WHAT IS NEEDED |
Reproduce precisely the lines between the start of the data below and the line with "Scale=scale, Amount=amount, Size=size)[0]", both included.

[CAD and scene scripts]
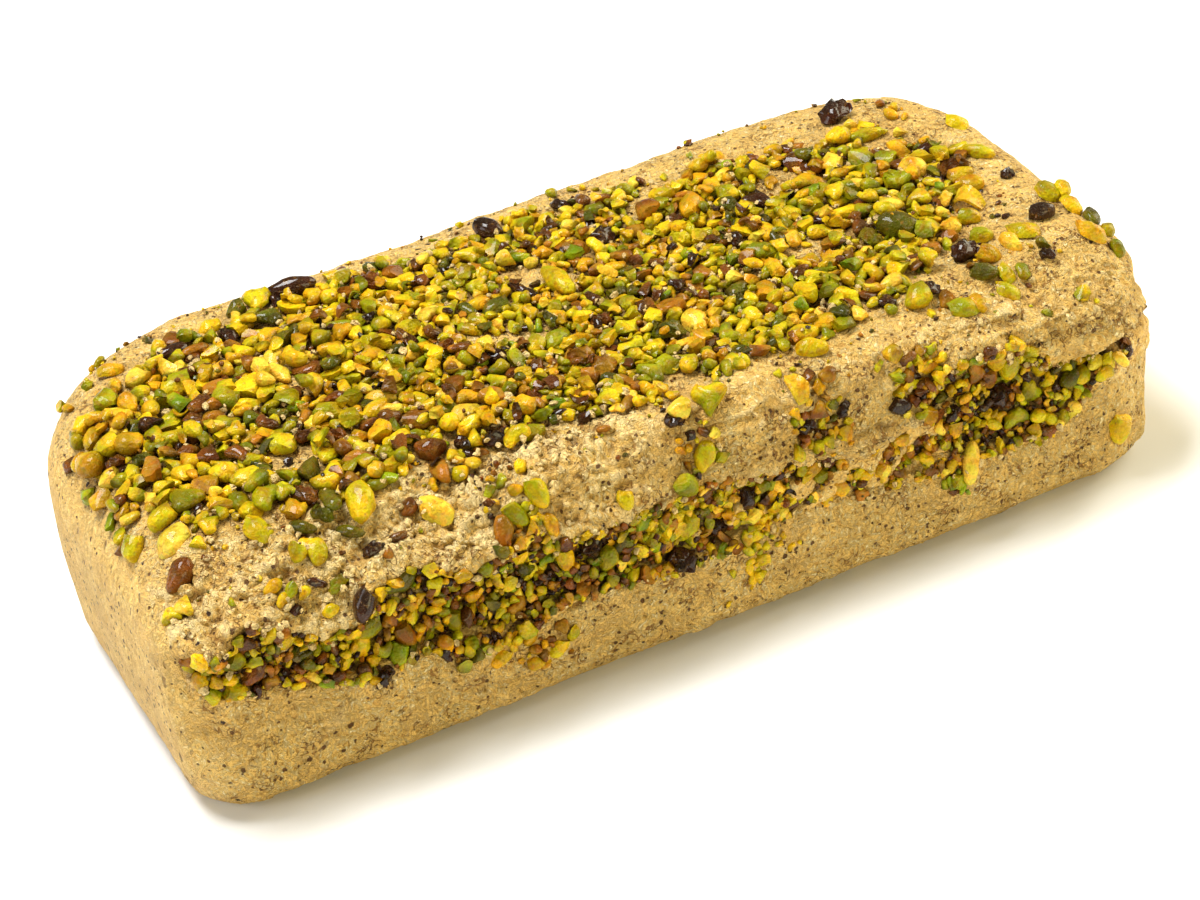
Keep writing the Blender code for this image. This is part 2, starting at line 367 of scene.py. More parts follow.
pasteLook = {
    "nutStainAndShade": (66, 42, 12),          # what the ground nut does to the halva, dark enough to stand as painted shade between the band's nuts
    # the bits of ground nut: the share of the cells they start at, and their colour
    "bits": [(0.0, (190, 160, 38)), (0.35, (146, 126, 20)), (0.6, (96, 90, 12)),
             (0.8, (122, 86, 24)), (0.93, (58, 34, 14))],
    "voxel": 0.7 * mm,
    "hidden": ((-124, -49, -beyond), (124, beyond, beyond)),
}


def coat(tree, colour, *layers):
    # lays the halva's own colours over one another, each as far as its share says
    for share, name in layers:
        colour = mixColour(tree, share, colour, paint(*halvaLook[name]))
    return colour


def dots(tree, place, scale, amount, size):
    return placeGroup(tree, specks, Vector=place, Scale=scale, Amount=amount, Size=size)[0]


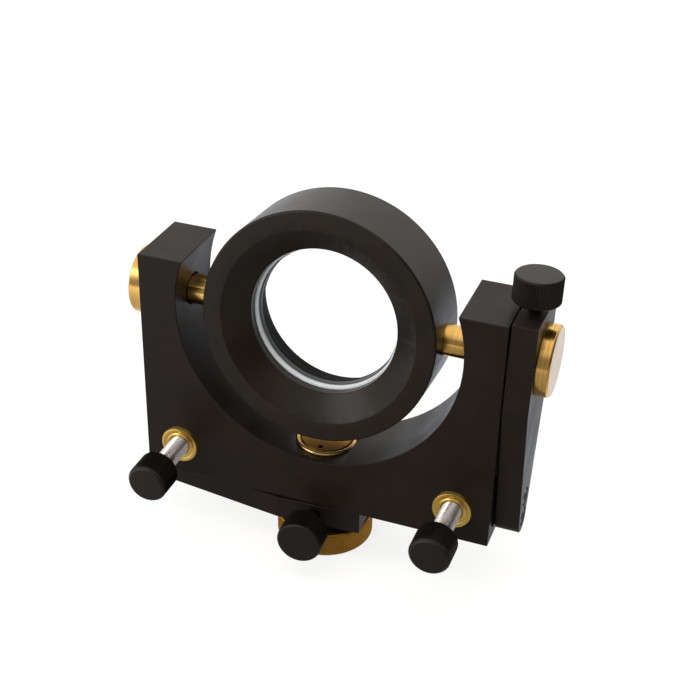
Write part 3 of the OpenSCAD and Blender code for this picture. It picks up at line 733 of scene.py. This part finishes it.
def flangedBush(nodeName, origin, axis, settings, material):
    along, radius = aboutAxis(nodeName, origin, axis)
    low, high, bore, outer = turnedSpan(nodeName, origin, axis)
    near = 0.1 * mm
    tube = radius[along < low + near].max()       # outside of the tube, from the points at its end
    wall = along[radius > outer - near].min()     # back of the flange, from the points at its edge
    mouth, collar, groove, rim, drop = (settings[key] * mm for key in
                                        ("mouthBevel", "collarWidth", "grooveDepth", "rimWidth", "rimLow"))
    inner, lip, bottom = (settings[key] * mm for key in ("mouthRounding", "lipRounding", "grooveRounding"))
    turn = np.linspace(math.pi, 0, settings["rimSteps"])
    rise = settings["rimRise"] * rim / 2
    rimArc = np.stack([outer - rim / 2 + rim / 2 * np.cos(turn),
                       high - drop - rise + rise * np.sin(turn)], axis=1)
    face = roundedOutline([(tube, low, 0), (bore, low, 0), (bore, high - mouth, inner),
                           (bore + mouth, high, lip), (bore + mouth + collar, high, bottom),
                           (bore + mouth + collar + groove, high - groove, bottom),
                           (outer - rim, high - groove, 0)])
    outline = np.vstack([face, rimArc[rimArc[:, 1] > high - groove], [[outer, wall], [tube, wall]]])
    piece = turnedSurface(nodeName + "_turned", outline, origin, axis, settings["steps"], closed=True)
    return finishPiece(piece, nodeName, material)


# Threaded rod: its radius falls by a cosine wave of (height over pitch) less (turn over a full turn),
# which is a right-hand helix
screwSettings = {
    "pitch": 0.3175,        # mm, 80 threads an inch
    "threadDepth": 0.19,    # mm; 0.6 of the pitch
    "tipBevel": 0.35,       # mm
    "rowsPerTurn": 8, "steps": 56,
}


def fineScrew(nodeName, origin, axis, settings, material):
    low, high, _, radius = turnedSpan(nodeName, origin, axis)
    pitch, deep, tip = (settings[key] * mm for key in ("pitch", "threadDepth", "tipBevel"))
    count = int((high - low - 2 * tip) / pitch * settings["rowsPerTurn"])
    outline = np.array([(0, low), (radius - tip, low),
                        *[(radius, h) for h in np.linspace(low + tip, high - tip, count)],
                        (radius - tip, high), (0, high)])

    def groove(angle, blank, height):
        wave = 0.5 - 0.5 * np.cos(2 * math.pi * height / pitch - angle)
        return -deep * wave * (blank > radius - 1e-9)     # the tips stay plain

    piece = turnedSurface(nodeName + "_threaded", outline, origin, axis, settings["steps"], groove)
    return finishPiece(piece, nodeName, material)


# Round wire on a helix: a circle of the wire's radius carried along the coil's middle line.
# It runs at an even pitch over the length of the CAD spring.
springSettings = {"turns": 4.5, "wire": 0.6, "perTurn": 40, "aroundWire": 14}   # wire in mm


def coilSpring(nodeName, origin, axis, settings, material):
    low, high, _, outer = turnedSpan(nodeName, origin, axis)
    wire = settings["wire"] * mm / 2
    share = np.linspace(0, 1, int(settings["turns"] * settings["perTurn"]))[:, None]
    around = np.linspace(0, 2 * math.pi, settings["aroundWire"], endpoint=False)[None, :]
    radius = outer - wire + wire * np.cos(around)
    height = low + wire + (high - low - 2 * wire) * share + wire * np.sin(around)
    grid = ringPoints(origin, axis, radius, height, 2 * math.pi * settings["turns"] * share)
    rows, steps = grid.shape[:2]
    ends = [list(range(steps)), list(range((rows - 1) * steps, rows * steps))]
    piece = finishPiece(gridMesh(nodeName + "_coil", grid, caps=ends), nodeName, material)
    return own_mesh(piece)


# Lapped ball: a half circle turned about the axis through its own middle
ballSettings = {"arcSteps": 25, "steps": 48}


def lappedBall(nodeName, axis, settings, material):
    centre = boxCentre(nodeName)
    radius = turnedSpan(nodeName, centre, axis)[3]
    tilt = np.linspace(-math.pi / 2, math.pi / 2, settings["arcSteps"])
    outline = np.stack([np.abs(radius * np.cos(tilt)), radius * np.sin(tilt)], axis=1)
    outline[[0, -1], 0] = 0
    piece = turnedSurface(nodeName + "_lapped", outline, centre, axis, settings["steps"])
    return finishPiece(piece, nodeName, material)


alongX, alongY, alongZ = np.eye(3)

print("yoke and levers")
anodisedPlate = anodised("blackAnodisedPlate", anodisedSettings)
for name in ("yoke", "pitch_lever", "yaw_lever"):
    deburredCopy(name, anodisedPlate)

print("cell")
cellAxis = unit(mountOf["optic_bore"]["axis"])
cellMiddle = np.array(mountOf["optic_bore"]["pos_m"], float)
ringFront, ringBack = turnedSpan("retaining_ring", cellMiddle, cellAxis)[:2]
ringMiddle = (ringFront + ringBack) / 2
deburredCopy("ring_cell",
             anodised("blackAnodisedCell", cellSettings, cellMiddle, cellAxis, threadFrom=ringBack))
deburredCopy("spacer_ring",
             bareMetal("blastedAluminium", metalSettings["blastedAluminium"], cellMiddle, cellAxis))
deburredCopy("retaining_ring",
             anodised("greyAnodisedRing", greySettings, cellMiddle, cellAxis, threadFrom=ringMiddle))

print("trunnions, bushes, post and washers")
trunnionLine = np.array([0, 0, jointOf["coarse_pitch"]["pos_m"][2]])
trunnionBrass = bareMetal("turnedBrassTrunnion", metalSettings["turnedBrass"], trunnionLine, alongX)
bronze = bareMetal("sinteredBronze", metalSettings["sinteredBronze"])
for name in ("left_trunnion", "right_trunnion"):
    deburredCopy(name, trunnionBrass)
for name in ("trunnion_bush_left", "trunnion_bush_right"):
    deburredCopy(name, bronze)
deburredCopy("pivot_post", bareMetal("turnedBrassPost", metalSettings["postBrass"], (0, 0, 0), alongZ))
deburredCopy("post_bush", bareMetal("spunBrassRim", metalSettings["spunBrass"], (0, 0, 0), alongZ))
washer = bareMetal("stampedSteel", metalSettings["stampedSteel"])
for name in ("pitch_washer", "yaw_washer", "wheel_washer"):
    deburredCopy(name, washer)
footWheel(wheelSettings, bareMetal("knurledBrassWheel", metalSettings["wheelBrass"], (0, 0, 0), alongZ))

print("adjusters")
for side in ("pitch", "yaw"):
    screwPlace = boxCentre(side + "_screw") * (1, 0, 1)     # on the screw's line, at y = 0
    knobRadius = turnedSpan(side + "_knob", screwPlace, alongY)[3]
    flangedBush(side + "_screw_bush", screwPlace, -alongY, bushSettings,
                bareMetal(side + "FlangeBrass", metalSettings["flangeBrass"], screwPlace, alongY))
    fineScrew(side + "_screw", screwPlace, alongY, screwSettings,
              bareMetal(side + "GroundSteel", metalSettings["groundSteel"], screwPlace, alongY))
    knurledKnob(side + "_knob", screwPlace, -alongY, knobSettings,
                anodised(side + "KnobBlack", knobFinishSettings, screwPlace, alongY, ridgeRadius=knobRadius))
    lappedBall(side + "_ball", alongY, ballSettings,
               bareMetal(side + "BallSteel", metalSettings["hardenedSteel"]))
    coilSpring(side + "_spring", screwPlace, alongY, springSettings,
               bareMetal(side + "SpringSteel", metalSettings["springSteel"]))

print("feet, plugs and cap screws")
oxide = blackOxide("blackOxideSteel", blackOxideSettings)
for side in ("pitch", "yaw"):
    for part in ("_foot", "_foot_screws", "_spring_plug"):
        deburredCopy(side + part, oxide)

print("clamps")
for side in ("pitch", "yaw"):
    joint = jointOf[side + "_clamp_turn"]
    start, outward = np.array(joint["pos_m"], float), unit(joint["axis"])
    if turnedSpan(side + "_clamp_knob", start, outward)[0] < 0:     # the knob lies the other way
        outward = -outward
    knobRadius = turnedSpan(side + "_clamp_knob", start, outward)[3]
    knurledKnob(side + "_clamp_knob", start, outward, clampKnobSettings,
                anodised(side + "ClampKnobBlack", knobFinishSettings, start, outward, ridgeRadius=knobRadius))
    deburredCopy(side + "_clamp_screw", oxide)
    deburredCopy(side + "_clamp_slug", bronze)
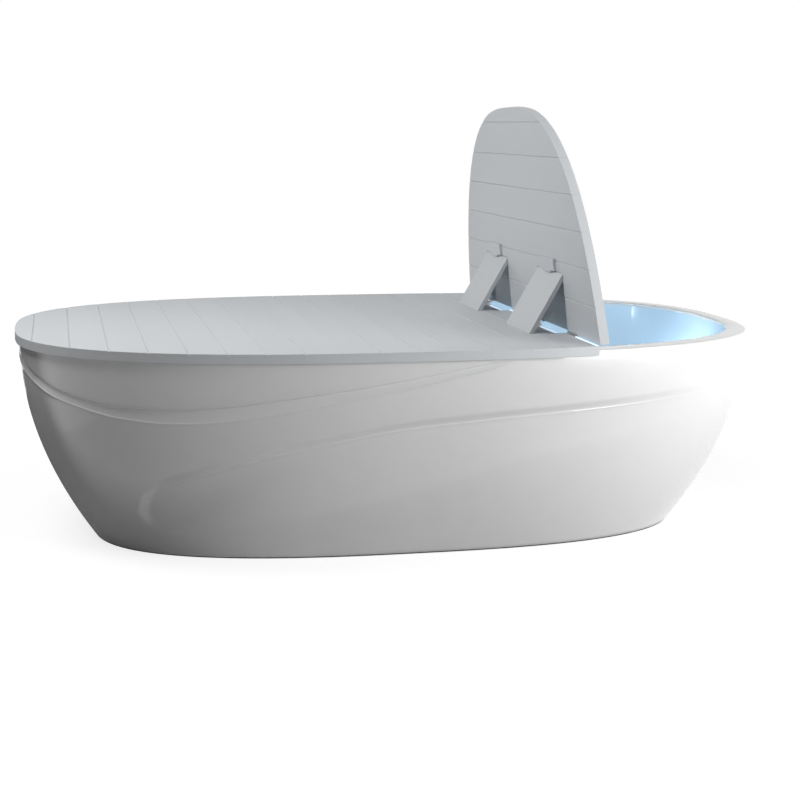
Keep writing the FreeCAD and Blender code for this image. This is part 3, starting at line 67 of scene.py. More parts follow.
def add(
    tree: bpy.types.NodeTree,
    kind: str,
    settings: dict | None = None,
    links: dict | None = None,
) -> bpy.types.Node:
    """Add a node with its settings and its incoming links.

    Args:
        tree: Node tree that gets the node.
        kind: Node type, such as "ShaderNodeBump".
        settings: Socket values and node properties by name. A socket's name is looked up first.
        links: Output socket for each input socket, by the input's name or number.

    Returns:
        The new node.
    """
    node = tree.nodes.new(kind)
    for name, value in (settings or {}).items():
        if name in node.inputs:
            node.inputs[name].default_value = value
        else:
            setattr(node, name, value)
    for name, output in (links or {}).items():
        tree.links.new(output, node.inputs[name])
    return node


def empty_material(name: str) -> bpy.types.Material:
    """Make a material whose node tree is still empty."""
    made = bpy.data.materials.new(name)
    made.use_nodes = True
    made.node_tree.nodes.clear()
    return made


class Pattern(Enum):
    """How a surface was made, which sets the pattern of its colour and bump."""

    SPRAYED = "even orange peel"
    BRUSHED_ALONG = "fine lines across the tank, along each board"
    GRAIN = "long wood grain"
    MOULDED = "fine spark-eroded grain"
    DRAWN = "drawing lines along the metal"
    CELLS = "closed foam cells"
    PLEATS = "pleated felt"
    WEAVE = "glass cloth under lacquer"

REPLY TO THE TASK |
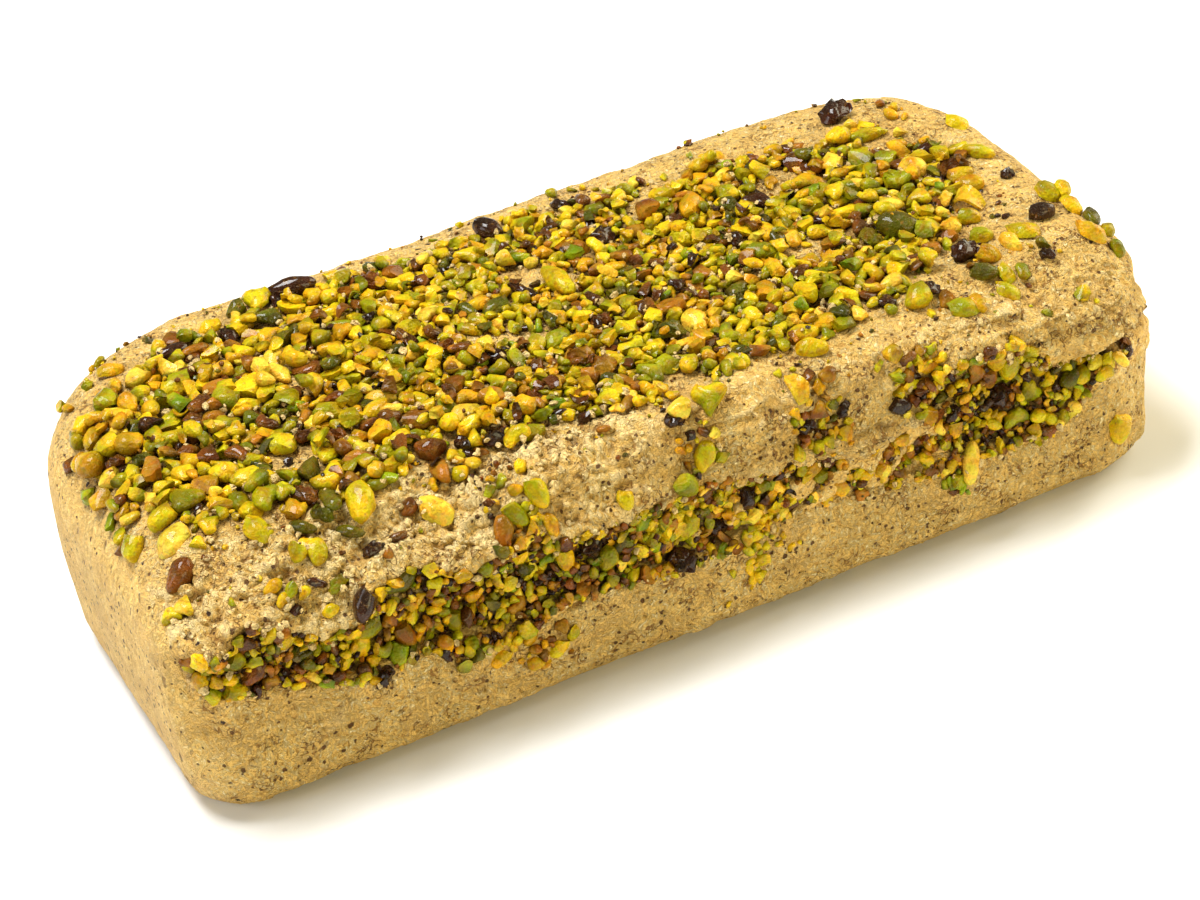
Keep writing the Blender code for this image. This is part 2, starting at line 367 of scene.py. More parts follow.
pasteLook = {
    "nutStainAndShade": (66, 42, 12),          # what the ground nut does to the halva, dark enough to stand as painted shade between the band's nuts
    # the bits of ground nut: the share of the cells they start at, and their colour
    "bits": [(0.0, (190, 160, 38)), (0.35, (146, 126, 20)), (0.6, (96, 90, 12)),
             (0.8, (122, 86, 24)), (0.93, (58, 34, 14))],
    "voxel": 0.7 * mm,
    "hidden": ((-124, -49, -beyond), (124, beyond, beyond)),
}


def coat(tree, colour, *layers):
    # lays the halva's own colours over one another, each as far as its share says
    for share, name in layers:
        colour = mixColour(tree, share, colour, paint(*halvaLook[name]))
    return colour


def dots(tree, place, scale, amount, size):
    return placeGroup(tree, specks, Vector=place, Scale=scale, Amount=amount, Size=size)[0]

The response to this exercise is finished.